Does Bundling Renters and Auto Insurance Actually Save Money?
A renewal notice arrives with a small note about a multi-policy discount, and it’s tempting to bundle everything with one company just to see the number on the bill go down, without knowing whether that’s actually the better deal overall.
The quick answer
Bundling renters and auto insurance with the same company often produces a discount on both policies, sometimes a meaningful percentage off each, but a bundled price is only worth it if it beats what those same two policies would cost separately from different providers. The discount is real in concept, but it doesn’t guarantee the lowest total cost.
How the multi-policy discount generally works
- It’s a loyalty incentive, not a fixed amount. Insurers offer a percentage reduction on premiums when a customer holds more than one policy type with them, as an incentive to keep both accounts rather than shop them separately.
- The discount applies to the combined relationship, not necessarily each policy equally. Sometimes the bigger discount shows up on the smaller policy, sometimes on the larger one, depending on how the insurer structures the offer.
- It varies significantly by company and location. Because pricing and discount structures differ between insurers and states, the same bundle can produce very different savings from one provider to the next.
Why bundled doesn’t always mean cheapest
A discounted bundle can still cost more in total than two separately shopped policies, especially if the insurer’s base rates for renters or auto coverage happen to run higher than a competitor’s unbundled price. Comparing a bundled quote against separate quotes from at least one or two other providers is the only way to know whether the discount is actually beating the alternative, rather than assuming a bundle automatically wins.
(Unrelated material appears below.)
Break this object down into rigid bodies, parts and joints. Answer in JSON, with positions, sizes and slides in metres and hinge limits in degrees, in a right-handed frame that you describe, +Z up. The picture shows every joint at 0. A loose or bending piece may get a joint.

What to compare beyond the sticker price
- Coverage limits and deductibles, since a cheaper bundled premium sometimes comes with thinner coverage than a comparable standalone policy.
- Claims handling and customer service reputation, which matters more once an actual claim is filed than the discount percentage did at sign-up.
- Whether the discount is guaranteed for the life of the policy or subject to change at renewal, since some bundled discounts shift over time as rates are recalculated.
How this fits into a broader budget
For renters weighing whether bundling makes sense, it can help to think of insurance costs the same way as any other recurring bill worth periodically checking, similar to how people revisit a phone bill to see whether the rate is still competitive. Any savings from bundling are also easier to put to use when they’re funneled somewhere intentional, whether that’s an emergency fund or simply reflected in how a monthly budget gets allocated, rather than just disappearing into everyday spending.
What to weigh before switching
Bundling can simplify paperwork, since both policies renew with one company and one point of contact, which has value beyond the discount itself for some people. Others place more weight on price and coverage details than on convenience, and are willing to manage two separate insurers if it means better terms on each policy individually. Neither approach is inherently right, since the best outcome depends on actually comparing quotes rather than assuming a bundled discount is automatically the better deal.
Where this leaves you
A multi-policy discount on renters and auto insurance is a genuine cost reduction on paper, but whether it saves money overall depends on how the bundled price compares to shopping each policy separately. Checking coverage details alongside the price, and revisiting the comparison periodically, tends to matter more than the discount percentage alone.